MIAMI – In 1839, a group of enslaved Africans broke free while being transported around the island of Cuba aboard the coasting schooner Amistad. They attempted to sail the small vessel back to Africa, but were captured by the US Revenue Brig Washington off the coast of Long Island, charged with mutiny, and threatened with return to slavery.
Connecticut Congregationalists formed the Amistad Committee, which organized a legal defense, eased the captives’ confinement during the lengthy court case, and eventually funded their return to Africa after winning a favorable decision from the US Supreme Court.
The Amistad Committee became a seed for wider advocacy for the abolition of slavery in the United States. In 1846, Lewis Tappan, an Amistad Committee leader, founded the American Missionary Association.
Amistad Sunday celebrates the founding of the American Missionary Association, the first abolitionist organization in the United States with integrated leadership that established over 500 schools, churches, libraries and universities for the newly freed African Americans of the South. On Sunday, March 13, at 10:30 a.m., the Church of the Open Door, Congregational, United Church of Christ will celebrate Amistad Sunday.
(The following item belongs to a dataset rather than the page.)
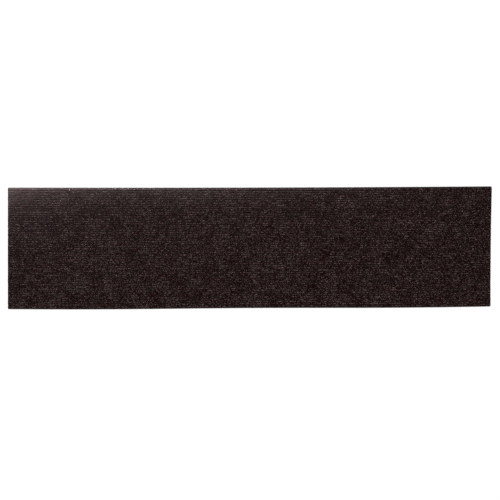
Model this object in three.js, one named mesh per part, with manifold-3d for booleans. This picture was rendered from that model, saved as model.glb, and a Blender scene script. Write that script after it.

Rev. Dr. R. Joaquin Willis is the pastor of the church, which is located at 6001 N. W. 8th Ave. in Miami. The Church of the Open Door joins other United Churches of Christ in commemorating the 1839 struggle for freedom, the Amistad Committee, and the American Missionary Association’s history as a part of black heritage. The public is invited to attend the service.
The service will also honor graduates of American Missionary Association colleges and universities. Rev. John Vertigan, Florida Conference minister of the United Church of Christ, will be the guest speaker.
The 2016 honorees are attorney Larry Hanfield, Howard University, Lori F. Bailey, Fisk University, Sharletta L. Rawls, Talladega College, Dr. Deborah V. George, Hampton University, and Melvin White, Tougaloo College.